Giza (sometimes spelt Gizah; Coptic: Giza; Egyptian Arabic: الجيزة el-Gīza), is the third largest city in Egypt. It is located on the west bank of the Nile, some 20 km (12.43 mi) southwest of central Cairo. Along with Cairo Governorate, Shubra El-Kheima and Helwan and 6th October City, the five form Greater Cairo metropolis. The city of Giza is the capital of the Giza Governorate, and is located near the northeast border of this governorate in coordinates. It is located right on the banks of the River Nile. The city’s population was 2,681,863 in the 2006 national census, while the governorate had 6,272,571 at the same census. Its large population made it the world’s second largest suburb in 2006, tied with Incheon, South Korea and Quezon City, Philippines, second only to Yokohama, Japan.
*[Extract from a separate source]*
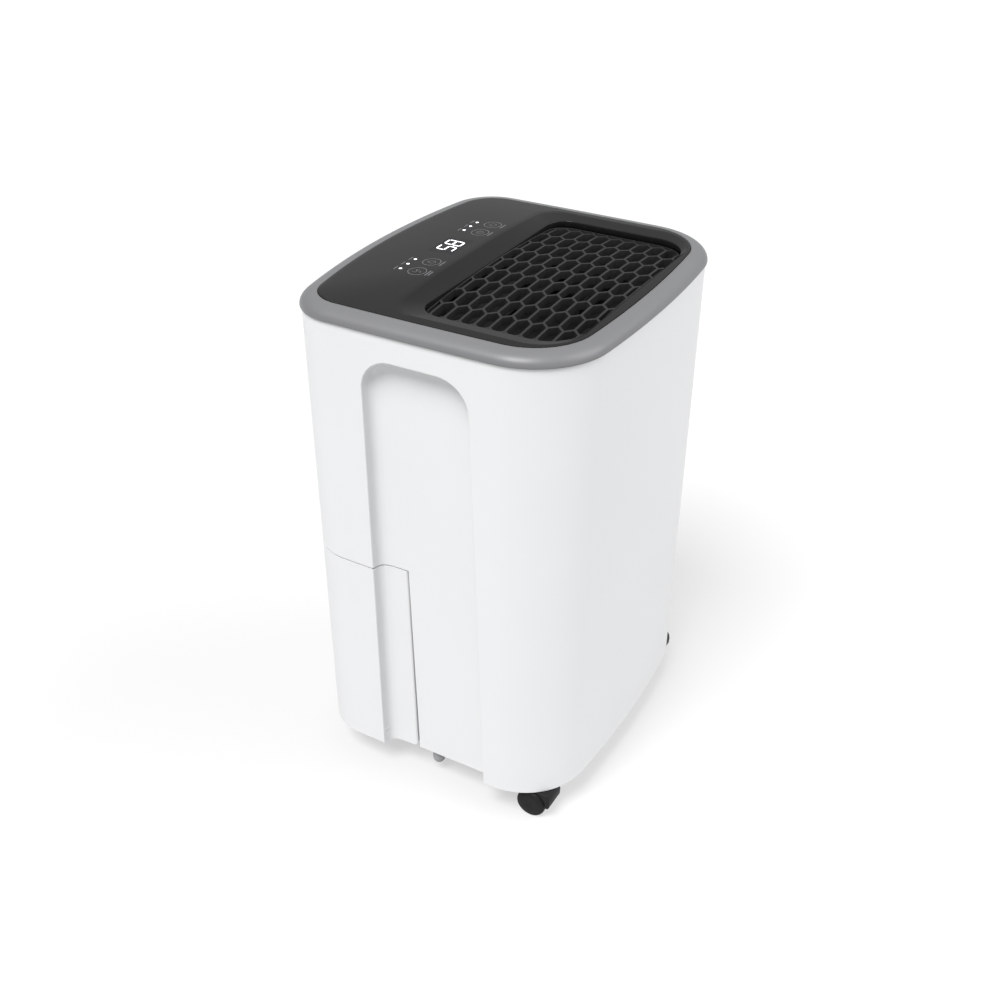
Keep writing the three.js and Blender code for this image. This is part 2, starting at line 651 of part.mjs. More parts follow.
// The fan's snail housing: round below, with its throat rising to the outlet.
function fanScroll() {
  const { z, radius, front, rear, skin, throat, top, foot } = scroll;
  const outline = (grow) => {
    const shape = new THREE.Shape();
    shape.moveTo(radius + grow, top);
    shape.lineTo(radius + grow, z);
    shape.absarc(0, z, radius + grow, 0, -Math.PI * scroll.wrap, true);
    shape.lineTo(throat - grow, z + radius - 6 + grow);
    shape.lineTo(throat - grow, top);
    return shape;
  };
  const feet = [-1, 1].map((side) => box(
    side * foot.x - foot.half, side * foot.x + foot.half, front + 4, rear - 4, foot.low, foot.high));
  const outer = joined([alongY(outline(0), front, rear, 10), ...feet]);
  const inner = alongY(outline(-skin), front + skin, rear - skin, 10)
    .add(box(throat + skin, radius - skin, front + skin, rear - skin, top - 18, top + 22));
  const airIn = bar('y', scroll.mouth, rear - 10, rear + 10, [0, z], 20);
  const motorHole = bar('y', scroll.motorHole, front - 10, front + 10, [0, z], 20);
  return cut(outer, inner, airIn, motorHole);
}

// A forward-curved drum fan: back plate, hub, ring and blades.
const fan = {
  radius: 68, inner: 61, depth: 46, plate: 3, ring: 4, hub: 12, hubDepth: 22, bore: 4.4, shaft: 4,
  blades: 18, bladeWide: 11, bladeThick: 2, bladeTurn: 0.5,
};
const motor = { radius: 40, depth: 38, nose: 16, bracket: 60, armReach: 50, arm: 4 };

function fanImpeller() {
  const { z, front } = scroll;
  const low = front + 8;
  const high = low + fan.depth;
  const plate = bar('y', fan.radius, low, low + fan.plate, [0, z], 24);
  const hub = bar('y', fan.hub, low, low + fan.hubDepth, [0, z], 12);
  const ring = bar('y', fan.radius, high - fan.ring, high, [0, z], 24)
    .subtract(bar('y', fan.inner, high - 8, high + 4, [0, z], 24));
  const blades = range(fan.blades).map((k) => {
    const angle = (k / fan.blades) * 2 * Math.PI;
    const blade = new THREE.BoxGeometry(fan.bladeWide, fan.depth - 2, fan.bladeThick)
      .rotateY(fan.bladeTurn).translate(fan.inner, 0, 0).rotateY(angle);
    return solid(blade.translate(0, (low + high) / 2, z));
  });
  const bore = bar('y', fan.bore, low - 5, low + 30, [0, z], 10);
  return cut(joined([plate, hub, ring, wasm.Manifold.union(blades)]), bore);
}

function fanMotor() {
  const { z, front } = scroll;
  const can = bar('y', motor.radius, front - 6 - motor.depth, front - 6, [0, z], 20);
  const nose = bar('y', motor.nose, front - 7, front + 2, [0, z], 12);
  return joined([can, nose]);
}

function fanShaft() {
  const { z, front } = scroll;
  return bar('y', fan.shaft, front + 2.4, front + 29, [0, z], 10);
}

// A plate with three arms from the scroll's face round the motor.
function motorBracket() {
  const { z, front } = scroll;
  const reach = motor.armReach;
  const y0 = front - 5;
  const ring = bar('y', motor.bracket, y0, front - gap, [0, z], 20)
    .subtract(bar('y', motor.radius + 1, y0 - 5, front + 5, [0, z], 20));
  const arms = range(3).map((k) => {
    const angle = (k / 3) * 2 * Math.PI;
    const place = [reach * Math.cos(angle), z + reach * Math.sin(angle)];
    return bar('y', motor.arm, front - 30, y0 + 1, place, 8);
  });
  return joined([ring, ...arms]);
}

// Welded steel can with a seam band, three feet and a terminal cover.
const canProfile = [
  [0, 58], [38, 60], [50, 72], [50, 138], [53, 139], [53, 145], [50, 146], [50, 196], [40, 212], [0, 220],
];
const lobe = { radius: 11, wide: 18, low: 62, high: 66, bore: 5.4 };
const terminal = { left: -14, right: 14, front: 44, rear: 60, low: 100, high: 134 };

function compressor() {
  const middle = (lobe.low + lobe.high) / 2;
  const arms = footAngles.map((angle) => solid(
    new THREE.BoxGeometry(footReach, lobe.wide, lobe.high - lobe.low)
      .translate(footReach / 2, 0, middle).rotateZ(angle)));
  const feet = footPlaces.map((place) => bar('z', lobe.radius, lobe.low, lobe.high, place, 12));
  const lobes = feet.map((foot, k) => foot.add(arms[k]));
  const cover = block(terminal);
  const bores = footPlaces.map((place) => bar('z', lobe.bore, 50, 80, place, 10));
  return cut(joined([turned(canProfile, 24), ...lobes, cover]), ...bores);
}

function grommet() {
  const profile = [[3.6, 41.4], [9, 41.4], [9, 61.5], [5, 61.5], [5, 67], [3.6, 67], [3.6, 41.4]];
  return turned(profile, 10);
}

function accumulator() {
  return turned([[0, 74], [8, 76], [17, 86], [17, 168], [8, 178], [0, 180]], 14);
}

// casters
// Two wheels on one axle under a hood that turns about its stem. The wheel's flat sides are set so
// that one of them lies on the floor.
function casterWheel() {
  const radius = caster.radius / Math.cos(Math.PI / caster.sides);
  const outer = caster.halfTrack;
  const profile = [
    [0, outer], [radius - 2, outer], [radius, outer - 1.6], [radius, 3.6],
    [caster.bore, 3.6], [caster.bore, 9.4], [0, 9.4],
  ];
  return turned(profile, caster.sides, Math.PI / caster.sides);
}

function casterHood() {
  const axleY = caster.trail;
  const { radius } = caster;
  const inner = radius + 1;
  const top = bodyBottom - 0.4;
  const fender = new THREE.Shape();
  fender.moveTo(axleY - inner - 3.4, radius);
  fender.absarc(axleY, radius, inner, Math.PI, Math.PI * 0.3, true);
  fender.lineTo(axleY + 14, top);
  fender.lineTo(axleY - 20, top);
  const cover = alongX(fender, -caster.coverHalf, caster.coverHalf, 7);
  const web = alongX(new THREE.Shape([
    v2(axleY - 16, radius + 2), v2(axleY - 4, radius - 5), v2(axleY + 5, radius - 4), v2(axleY + 8, top),
    v2(axleY - 18, top),
  ]), -caster.webHalf, caster.webHalf);
  const stem = bar('z', caster.stem, top - 1, caster.stemTop, [0, 0], 10);
  return cut(joined([cover, web, stem]), bar('x', caster.bore, -20, 20, [axleY, radius], 10));
}

function casterAxle() {
  return bar('x', caster.axle, -caster.axleHalf, caster.axleHalf, [caster.trail, caster.radius], 8);
}

// electrics
const board = { left: -86, right: 86, front: 52, rear: 92, low: 487, high: 488.6 };
const display = { left: -20, right: 20, front: 53, rear: 77, low: 489, high: 498.8 };
const levelSwitch = { left: 14, right: 32, front: 2, rear: 11.6, low: 196, high: 214 };
const sensor = { left: -131, right: -116, front: 30, rear: 44, low: 300, high: 322 };
const capacitor = {
  x: 104, y: -92, radius: 20, low: 62, high: 128, clipRadius: 23, clipLow: 80, clipHigh: 98,
};


function runCapacitor() {
  return bar('z', capacitor.radius, capacitor.low, capacitor.high, [capacitor.x, capacitor.y], 16);
}

function capacitorClip() {
  const { x, y, clipRadius, clipLow, clipHigh } = capacitor;
  const band = bar('z', clipRadius, clipLow, clipHigh, [x, y], 16);
  return cut(band, bar('z', capacitor.radius + gap, clipLow - 10, clipHigh + 12, [x, y], 16));
}

// pipes
const receiverPlace = { x: 24, y: -58 };
const runEnd = coil.half + 6.4;      // just clear of the coils' open ends
const topRun = coil.first + (coil.rows - 1) * coil.pitch;
const lowRun = coil.first;
const pipes = {
  suction: [4, 26, [
    [receiverPlace.x, receiverPlace.y, 180.4], [receiverPlace.x, receiverPlace.y, 205],
    [70, -54, 232], [108, -50, 240], [114, -46, 262], [134, -20, 310], [137, 50, 370],
    [136, evaporatorY - 10, topRun - 14], [129, evaporatorY, topRun],
    [122, evaporatorY, topRun], [runEnd, evaporatorY, topRun]]],
  discharge: [3.4, 22, [
    [compressorPlace.x, compressorPlace.y, 220.6], [compressorPlace.x, compressorPlace.y, 228],
    [-52, -66, 238], [0, -76, 241], [92, -72, 239], [100, -68, 262],
    [118, -20, 320], [127, 40, 390], [127, condenserY - 3, topRun - 3], [122, condenserY, topRun],
    [runEnd, condenserY, topRun]]],
  capillary: [2, 12, [
    [-runEnd, condenserY, lowRun], [-126, condenserY + 1, lowRun + 1],
    [-133, condenserY + 10, lowRun + 10], [-133, evaporatorY - 10, lowRun + 10],
    [-126, evaporatorY - 1, lowRun + 1], [-runEnd, evaporatorY, lowRun]]],
};

function pipe(name) {
  const [radius, steps, points] = pipes[name];
  return tube(points, radius, steps);
}

const stopProfile = [[0, 12], [4, 13], [6.4, 17], [6.4, 31], [3, 31], [3, 37.4], [0, 37.4]];

// assembly
add('housing_sleeve', housingSleeve(), whitePlastic());
add('base_pan', basePan(), darkPlastic());
add('bulkhead', bulkhead(), innerPlastic());
add('top_ring', topRing(), greyPlastic());
add('top_deck', topDeck(), darkPlastic());
add('control_panel', controlPanel(), panelGloss());
add('outlet_grille', outletGrille(), darkPlastic());
add('control_board', block(board), circuit());
add('display_module', block(display), blackPaint());

add('tank_bucket', tankBucket(), whitePlastic());
add('tank_lid', tankLid(), whitePlastic());
add('tank_handle', tankHandle(), greyPlastic());
add('float_bracket', floatBracket(), whitePlastic());
add('tank_float', tankFloat(), whitePlastic());
add('float_switch', block(levelSwitch), blackPaint());

add('intake_grille', intakeGrille(), whitePlastic());
add('filter_frame', filterFrame(), darkPlastic());
add('filter_mesh', filterMesh(), meshCloth());
add('hose_outlet', hoseOutlet(), greyPlastic());
add('hose_cap', hoseCap(), rubber());
add('cord_gland', cordGland(), rubber());

add('evaporator_coil', coilTube(evaporatorY), copper());
add('evaporator_fins', finPack(evaporatorY), aluminium());
add('condenser_coil', coilTube(condenserY), copper());
add('condenser_fins', finPack(condenserY), aluminium());
add('drip_tray', dripTray(), innerPlastic());
add('fan_scroll', fanScroll(), innerPlastic());
add('fan_impeller', fanImpeller(), darkPlastic());
add('fan_shaft', fanShaft(), steel());
add('fan_motor', fanMotor(), steel());
add('motor_bracket', motorBracket(), steel());

const machine = new THREE.Group();
machine.position.set(compressorPlace.x, compressorPlace.y, 0);
dehumidifier.add(machine);
add('compressor', compressor(), blackPaint(), machine);
footPlaces.forEach(([x, y], k) => {
  const piece = add(`compressor_grommet_${k + 1}`, grommet(), rubber(), machine);
  piece.position.set(x, y, 0);
});
const receiver = add('accumulator', accumulator(), blackPaint());
receiver.position.set(receiverPlace.x, receiverPlace.y, 0);
add('suction_pipe', pipe('suction'), copper());
add('discharge_pipe', pipe('discharge'), copper());
add('capillary_tube', pipe('capillary'), copper());
add('run_capacitor', runCapacitor(), aluminium());
add('capacitor_clip', capacitorClip(), steel());
add('humidity_sensor', block(sensor), whitePlastic());

[['left', -1], ['right', 1]].forEach(([name, side]) => {
  const foot = add(`stop_foot_${name}`, turned(stopProfile, 12), greyRubber());
  foot.position.set(side * footPlace.x, footPlace.y, 0);
});

casterPlaces.forEach(({ name, x, y }) => {
  const group = new THREE.Group();
  group.position.set(x, y, 0);
  dehumidifier.add(group);
  add(`caster_hood_${name}`, casterHood(), darkPlastic(), group);
  add(`caster_axle_${name}`, casterAxle(), steel(), group);
  [['outer', Math.sign(x)], ['inner', -Math.sign(x)]].forEach(([place, side]) => {
    const wheel = add(`caster_wheel_${place}_${name}`, casterWheel(), darkPlastic(), group);
    wheel.rotation.y = (side * Math.PI) / 2;
    wheel.position.set(0, caster.trail, caster.radius);
  });
});

export default dehumidifier;
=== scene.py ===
from math import atan2, cos, hypot, pi, radians, sin, sqrt
import bmesh
import bpy
from mathutils import Matrix, Vector


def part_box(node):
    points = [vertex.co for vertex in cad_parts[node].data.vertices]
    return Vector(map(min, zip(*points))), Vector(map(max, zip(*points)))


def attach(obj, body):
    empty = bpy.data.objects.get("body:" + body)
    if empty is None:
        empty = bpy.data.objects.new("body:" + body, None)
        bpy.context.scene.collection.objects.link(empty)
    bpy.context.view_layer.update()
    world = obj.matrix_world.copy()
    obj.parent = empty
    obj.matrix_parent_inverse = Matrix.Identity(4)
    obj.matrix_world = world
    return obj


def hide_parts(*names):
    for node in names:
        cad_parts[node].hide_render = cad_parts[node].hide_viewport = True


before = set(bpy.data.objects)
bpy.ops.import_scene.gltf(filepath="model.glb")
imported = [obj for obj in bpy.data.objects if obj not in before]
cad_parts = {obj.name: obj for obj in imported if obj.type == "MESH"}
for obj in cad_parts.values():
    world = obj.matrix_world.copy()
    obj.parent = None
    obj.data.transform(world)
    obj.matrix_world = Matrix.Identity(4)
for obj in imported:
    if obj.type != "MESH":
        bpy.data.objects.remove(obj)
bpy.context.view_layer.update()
scene = bpy.context.scene
mm = 0.001  # sizes below are in millimetres, in the frame's axes: +Z up, front towards -Y
fullTurn = 2 * pi


# The camera's place in metres and its angles in radians.
view = {"place": (-0.94748, -0.51843, 0.92718), "azimuth": -1.0606, "elevation": 0.5605, "roll": 0.005,
        "lens": 46.02, "sensor": 36, "farClip": 50}


def addCamera():
    camera = bpy.data.objects.new("camera", bpy.data.cameras.new("camera"))
    scene.collection.objects.link(camera)
    az, el, roll = view["azimuth"], view["elevation"], view["roll"]
    back = Vector((sin(az) * cos(el), -cos(az) * cos(el), sin(el)))
    right = Vector((0, 0, 1)).cross(back).normalized()
    up = back.cross(right)
    axes = (cos(roll) * right + sin(roll) * up, cos(roll) * up - sin(roll) * right, back)
    camera.matrix_world = Matrix.Translation(view["place"]) @ Matrix(axes).transposed().to_4x4()
    camera.data.lens = view["lens"]
    camera.data.sensor_width = view["sensor"]
    camera.data.clip_end = view["farClip"]
    scene.camera = camera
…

Giza is most famous as the location of the Giza Plateau: the site of some of the most impressive ancient monuments in the world, including a complex of ancient Egyptian royal mortuary and sacred structures, including the Great Sphinx, the Great Pyramid of Giza, and a number of other large pyramids and temples. The plateau and its monuments have been recorded in the Giza Plateau Mapping Project run by Ancient Egypt Research Associates, directed by Dr. Mark Lehner.
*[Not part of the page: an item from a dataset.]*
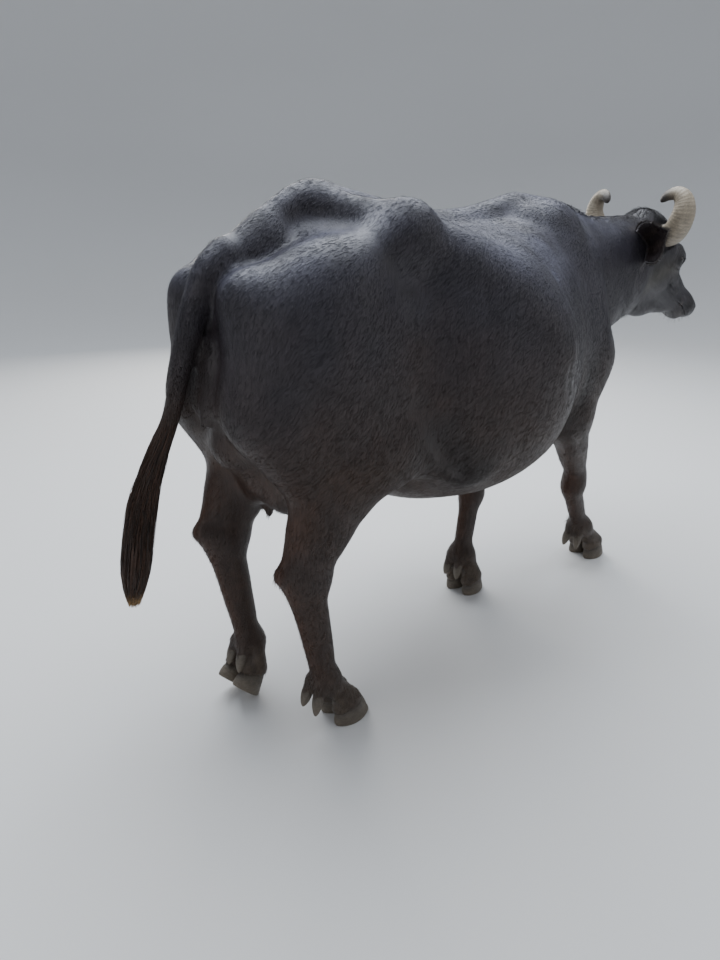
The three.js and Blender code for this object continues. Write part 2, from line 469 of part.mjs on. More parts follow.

The Great Pyramid of Giza at one time was advocated (1884) as the location for the Prime Meridian, a reference point used for determining a base longitude.
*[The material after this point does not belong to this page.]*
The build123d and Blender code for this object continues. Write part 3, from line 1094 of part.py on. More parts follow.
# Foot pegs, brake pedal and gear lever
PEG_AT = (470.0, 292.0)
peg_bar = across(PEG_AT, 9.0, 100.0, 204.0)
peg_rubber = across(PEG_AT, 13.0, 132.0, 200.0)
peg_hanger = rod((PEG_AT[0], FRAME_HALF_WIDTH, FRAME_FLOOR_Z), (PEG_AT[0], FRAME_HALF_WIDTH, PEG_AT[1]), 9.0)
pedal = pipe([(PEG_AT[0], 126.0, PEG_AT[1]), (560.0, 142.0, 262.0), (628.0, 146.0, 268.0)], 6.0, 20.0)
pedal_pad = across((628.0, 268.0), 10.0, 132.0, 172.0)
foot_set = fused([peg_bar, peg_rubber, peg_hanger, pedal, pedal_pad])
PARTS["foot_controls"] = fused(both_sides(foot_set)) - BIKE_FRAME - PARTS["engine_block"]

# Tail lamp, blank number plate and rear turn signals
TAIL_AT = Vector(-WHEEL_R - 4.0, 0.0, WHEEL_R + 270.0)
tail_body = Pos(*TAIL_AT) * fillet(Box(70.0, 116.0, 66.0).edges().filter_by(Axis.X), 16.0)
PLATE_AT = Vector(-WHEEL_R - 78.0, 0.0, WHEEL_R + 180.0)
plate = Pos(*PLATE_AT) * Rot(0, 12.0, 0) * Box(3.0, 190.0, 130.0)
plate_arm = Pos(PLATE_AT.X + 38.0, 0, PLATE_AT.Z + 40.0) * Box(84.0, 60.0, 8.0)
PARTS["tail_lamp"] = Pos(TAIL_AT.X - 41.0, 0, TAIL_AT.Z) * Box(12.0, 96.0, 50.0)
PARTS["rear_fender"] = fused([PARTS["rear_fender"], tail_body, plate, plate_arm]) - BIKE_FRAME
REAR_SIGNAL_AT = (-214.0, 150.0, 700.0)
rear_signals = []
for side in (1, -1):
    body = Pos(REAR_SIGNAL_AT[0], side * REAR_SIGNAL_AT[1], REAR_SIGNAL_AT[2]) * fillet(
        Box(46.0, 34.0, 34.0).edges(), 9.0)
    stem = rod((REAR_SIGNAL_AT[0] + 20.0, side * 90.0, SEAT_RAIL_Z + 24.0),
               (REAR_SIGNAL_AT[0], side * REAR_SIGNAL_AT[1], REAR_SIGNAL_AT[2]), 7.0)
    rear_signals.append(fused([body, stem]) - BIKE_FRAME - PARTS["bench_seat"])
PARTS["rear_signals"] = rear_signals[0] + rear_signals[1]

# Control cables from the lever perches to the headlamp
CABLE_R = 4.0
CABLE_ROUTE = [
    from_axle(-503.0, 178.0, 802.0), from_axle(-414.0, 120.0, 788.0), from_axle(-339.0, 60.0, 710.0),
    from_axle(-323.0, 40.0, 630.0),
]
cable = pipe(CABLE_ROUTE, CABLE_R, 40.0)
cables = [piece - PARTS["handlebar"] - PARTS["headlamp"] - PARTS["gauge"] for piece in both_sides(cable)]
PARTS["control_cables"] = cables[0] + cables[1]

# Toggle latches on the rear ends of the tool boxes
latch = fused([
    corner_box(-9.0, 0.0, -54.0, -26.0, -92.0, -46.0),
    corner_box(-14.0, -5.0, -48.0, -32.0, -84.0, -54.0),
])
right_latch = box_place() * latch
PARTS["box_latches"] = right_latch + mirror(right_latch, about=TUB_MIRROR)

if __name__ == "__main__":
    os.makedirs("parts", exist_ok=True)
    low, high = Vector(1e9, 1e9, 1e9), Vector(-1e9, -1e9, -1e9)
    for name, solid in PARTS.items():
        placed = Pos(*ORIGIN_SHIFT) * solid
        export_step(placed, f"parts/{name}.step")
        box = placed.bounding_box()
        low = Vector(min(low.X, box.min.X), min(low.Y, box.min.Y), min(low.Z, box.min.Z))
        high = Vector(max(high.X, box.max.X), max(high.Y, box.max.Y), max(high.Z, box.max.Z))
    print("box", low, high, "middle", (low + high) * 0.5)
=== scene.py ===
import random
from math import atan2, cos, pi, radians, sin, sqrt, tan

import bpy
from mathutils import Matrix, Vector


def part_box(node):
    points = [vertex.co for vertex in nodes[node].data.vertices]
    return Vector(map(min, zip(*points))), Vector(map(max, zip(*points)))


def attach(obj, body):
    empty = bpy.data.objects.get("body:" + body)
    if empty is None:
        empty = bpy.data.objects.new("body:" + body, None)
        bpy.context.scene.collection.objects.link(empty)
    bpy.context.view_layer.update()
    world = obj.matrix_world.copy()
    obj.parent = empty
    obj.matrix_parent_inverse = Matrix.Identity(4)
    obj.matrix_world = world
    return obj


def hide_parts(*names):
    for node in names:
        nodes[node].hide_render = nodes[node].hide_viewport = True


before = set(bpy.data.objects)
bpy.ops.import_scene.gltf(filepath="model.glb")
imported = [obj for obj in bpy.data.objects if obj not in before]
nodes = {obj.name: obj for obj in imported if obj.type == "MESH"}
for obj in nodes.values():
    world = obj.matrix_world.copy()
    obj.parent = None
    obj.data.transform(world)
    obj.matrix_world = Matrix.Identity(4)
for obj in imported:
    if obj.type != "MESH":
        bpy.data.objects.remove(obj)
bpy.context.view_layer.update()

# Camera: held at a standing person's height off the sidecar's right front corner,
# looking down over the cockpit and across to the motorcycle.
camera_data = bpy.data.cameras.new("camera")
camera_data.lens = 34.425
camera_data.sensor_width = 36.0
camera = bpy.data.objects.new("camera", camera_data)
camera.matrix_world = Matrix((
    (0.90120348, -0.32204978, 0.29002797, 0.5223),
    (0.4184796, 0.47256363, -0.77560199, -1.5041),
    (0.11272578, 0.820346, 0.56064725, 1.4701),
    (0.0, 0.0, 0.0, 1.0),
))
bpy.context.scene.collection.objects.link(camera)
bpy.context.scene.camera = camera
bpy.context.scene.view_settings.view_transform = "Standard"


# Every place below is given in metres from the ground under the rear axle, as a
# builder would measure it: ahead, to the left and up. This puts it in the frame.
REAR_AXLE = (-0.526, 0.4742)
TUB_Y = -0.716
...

Giza has seen many changes over time. Changes in infrastructure during the different occupations of Egypt by various rulers, including the British in the 18th and early 20th century, focused on the construction of roads, streets, and buildings in the area. Giza is a thriving centre of Egyptian culture and is quite heavily populated, with many facilities and buildings in the current area. Giza saw much attention in particular to its vast amount of ancient Egyptian monuments found on the Giza Plateau, and has astonished thousands of visitors and tourists over the years. Giza’s infrastructure saw much attention from both the British government prior to the 1952 coup d’etat, as well as the current Egyptian government due to the city’s importance in tourism.
The city hosts the first zoo on the entire African continent and one of the oldest in the Mediterranean region, the Giza Zoo. In addition, there are several parks, the most famous among them is Orman Park which means “Forest Park” in the Turkish language.
“Mn Nefer” (Memphis, in Greek) – which means “the beautiful wall” in the ancient Egyptian language -, the capital city of the first unified Egyptian state since the days of Pharaoh Narmer, lies nearly 20 km (12.43 mi) south of Giza. Giza’s most famous archaeological site, the Giza Plateau, holds some of the most astonishing monuments in Egyptian history. Once thriving with the Nile that flowed right into the Giza Plateau, the pyramids of Giza were built overlooking the ancient Egyptian capital city of Memphis, which at the other side of the river to modern day Cairo.
The Giza Plateau is also home to many other ancient Egyptian monuments, including the tomb of Pharaoh Djet of the First Dynasty, as well as that of Pharaoh Ninetjer of the Second Dynasty.